Sorry for the long pause…

On 06/17/2013 06:03 PM, Mark Brown wrote:
>> This is a lot of for a simple mmio access. In terms of
>> performance: If I add a trace point to my read and write I have
>> still less code which is called and it can be disabled. This
>> regmap overhead is always there chasing pointers.
> 
> Equally well what you're implementing here is support for
> something that's typically implemented with an I2C or SPI control
> interface so you're already going to be quite a way ahead of the
> norm.  This is part of what's confusing me, usually for this
> application things aren't that bad performance wise even on a
> massively slower bus.
> 
> If all you're saying here is that there's some overhead that's fine
> if a bit surprising, but the way you're talking made it sound like
> there was some issue that made the API actually unusable.

No, sorry for that confusion.
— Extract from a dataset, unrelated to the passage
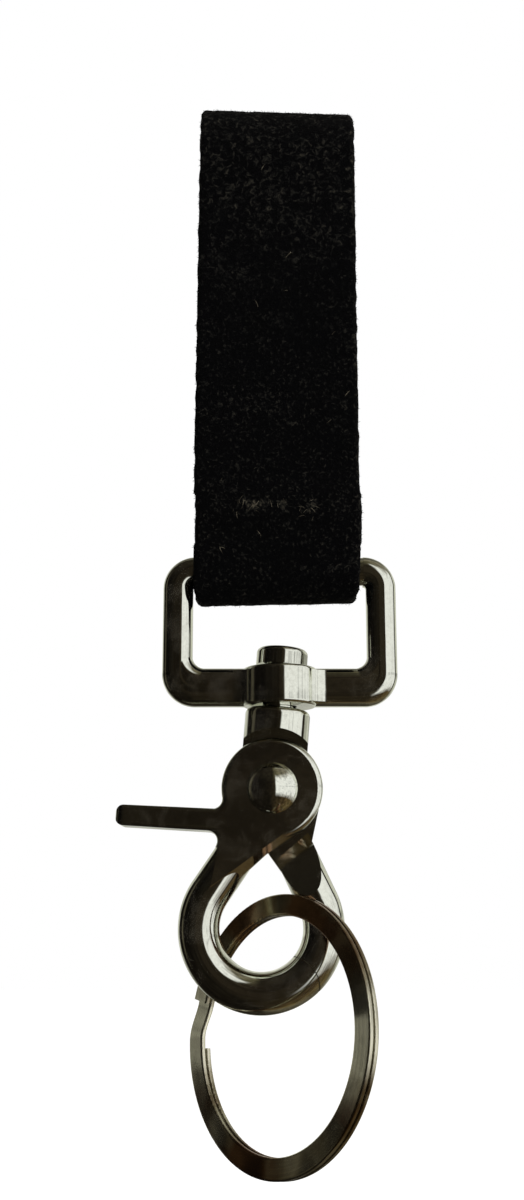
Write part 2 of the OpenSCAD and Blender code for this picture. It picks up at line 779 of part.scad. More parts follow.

I had a problem with the locking in irq
context, changed the driver & pointed out the problem, been told that
there is a fix, applied it, never complained again.

This is simply about I am forced to use regmap and I don't agree with
it.

>> As I said before: I doubt that you get this regmap access in an
>> one GiB network driver and in turn remove their trace points to
>> register access.
> 
> Well, of course for that sort of thing the general trick is not to
> talk to the hardware at all and do as much as possible with memory
> that the hardware can DMA - there's actually still non-trivial
> costs in talking over the buses.

That is true but even while doing DMA you have enough handshake with
the HW to trigger the transfer and if you are lucky your DMA
descriptors are in cached memory.

>> Please don't get me wrong: It is still nice for slow buses and
>> this ADC driver isn't anything close to high performance like a
>> 1GiB network driver but it adds a lot of unwanted overhead which
>> I prefer not to have.
> 
> OK, but equally well remember that from a subsystem maintainer
> point of view having things factored out is a win in itself; for
> example with the MFDs locking on the register I/O has been a
> persistent issue in the past.

I agree with that. But:

The driver here does not use atomic updates but read followed by write
so your locking here is futile. So the API/regmap alone does not make
it right. And look: the MFD part uses regmap. Its children (IIO &
input) do not use it. After I told this Samuel he said that it is okay.
So here I am. Using regmap in MFD which is only used once on init and
never again. It has regmap.

The register access in both child driver is split making sure they do
not use the same ones. I added one function which writes a common
register. That one is reset after an operation and needs to be written
by the currently active child so the HW continues to work. Haven't seen
anything close to it in regmap.

I ask, politely I hope, to get this patch in and remove regmap since
none of its features are used in this driver.